CATHEDRAL DEAN PLEADS FOR MERCY

News Analysis

By David W. Virtue
www.virtueonline.org
6/23/2006

The Dean of the Cathedral of St. Philip in Atlanta, The Very Rev. Sam Candler has written a letter to the Anglican Communion pleading for mercy, following the disastrous actions of General Convention in Columbus, Ohio. "Have mercy on us as the Episcopal Church clings to two different, and perhaps competing, truths," he wrote.

The compelling question is why should they? Candler has been preaching the gospel of pluriform truths for the last five years, and for the last three years he's been proudly proclaiming in church newsletters that he supports the [V. Gene] Robinson consecration, et al., and he sounds like it just occurred to him that the expulsion of the Episcopal Church could really happen! Where's he been, wrote a VirtueOnline reader and church parishioner.

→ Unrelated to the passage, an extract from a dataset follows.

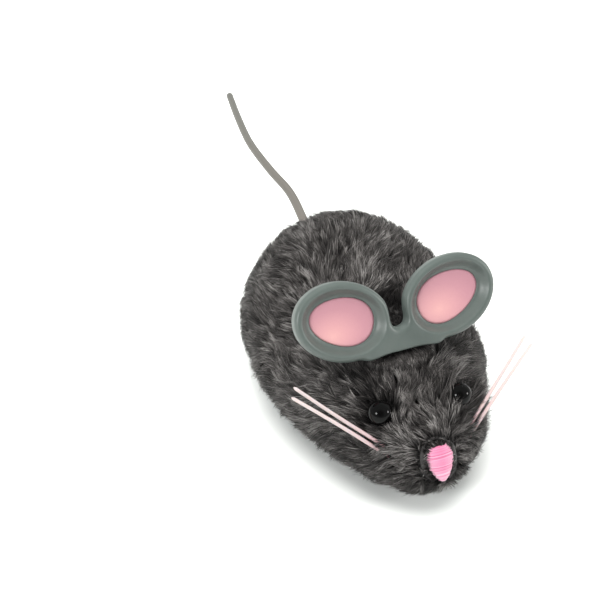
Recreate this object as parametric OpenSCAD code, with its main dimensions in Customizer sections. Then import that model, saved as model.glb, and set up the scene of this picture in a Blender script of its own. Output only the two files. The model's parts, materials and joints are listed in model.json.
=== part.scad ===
// Plush clockwork mouse whose one-piece ears are the winding key.
// Millimetres, +Z up, nose towards -Y, the mouse's left side towards +X.
// The origin is on the floor, under the middle of the drive axle.

/* [Fur body] */
// Gap between the fur surface and the plastic shell at the sides
cover_side = 3.2; // [3:0.1:3.6]
// Gap between the fur surface and the plastic shell on top
cover_top = 2.8; // [2.6:0.1:3.2]
// Height of the fur hem above the floor
hem_z = 3.0; // [2.6:0.1:3.4]
// Wall thickness of the plastic shell
shell_wall = 1.2; // [1:0.1:1.3]

/* [Ears and key] */
// Position of the winding arbor along the body
key_y = -29; // [-29.5:0.1:-28.5]
// Height of the middle of the ears
ear_z = 40.4; // [40.3:0.1:42]
// Half length of an ear's outline
ear_a = 12.5; // [12.2:0.1:12.8]
// Half height of an ear's outline
ear_b = 9.8; // [9.4:0.1:9.9]
// Distance of each ear's middle from the arbor
ear_reach = 14.1; // [13.8:0.1:14.4]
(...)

I find his mood and hope for a "miracle" very ironic, he told VOL.

Indeed he should. The truth is, Candler rolled over to the LesBiGay agenda a long time ago and he has watched, for his sins, the slow disappearance of folk from his cathedral in Atlanta.

Candler recently wrote "The Episcopal Church, like other historical churches, is where people go through graceful changes of life together...We share a history of ups and downs together." Really.

This is too disingenuous by half and plainly fraudulent.

Candler, like his bishop J. Neil Alexander, Bishop of Atlanta, (one of seven nominees for Presiding) has no use for orthodoxy and now that he sees his church imploding and possibly being disenfranchised by the Archbishop of Canterbury and excommunicated from the rest of the Anglican Communion he makes a pathetic plea for mercy.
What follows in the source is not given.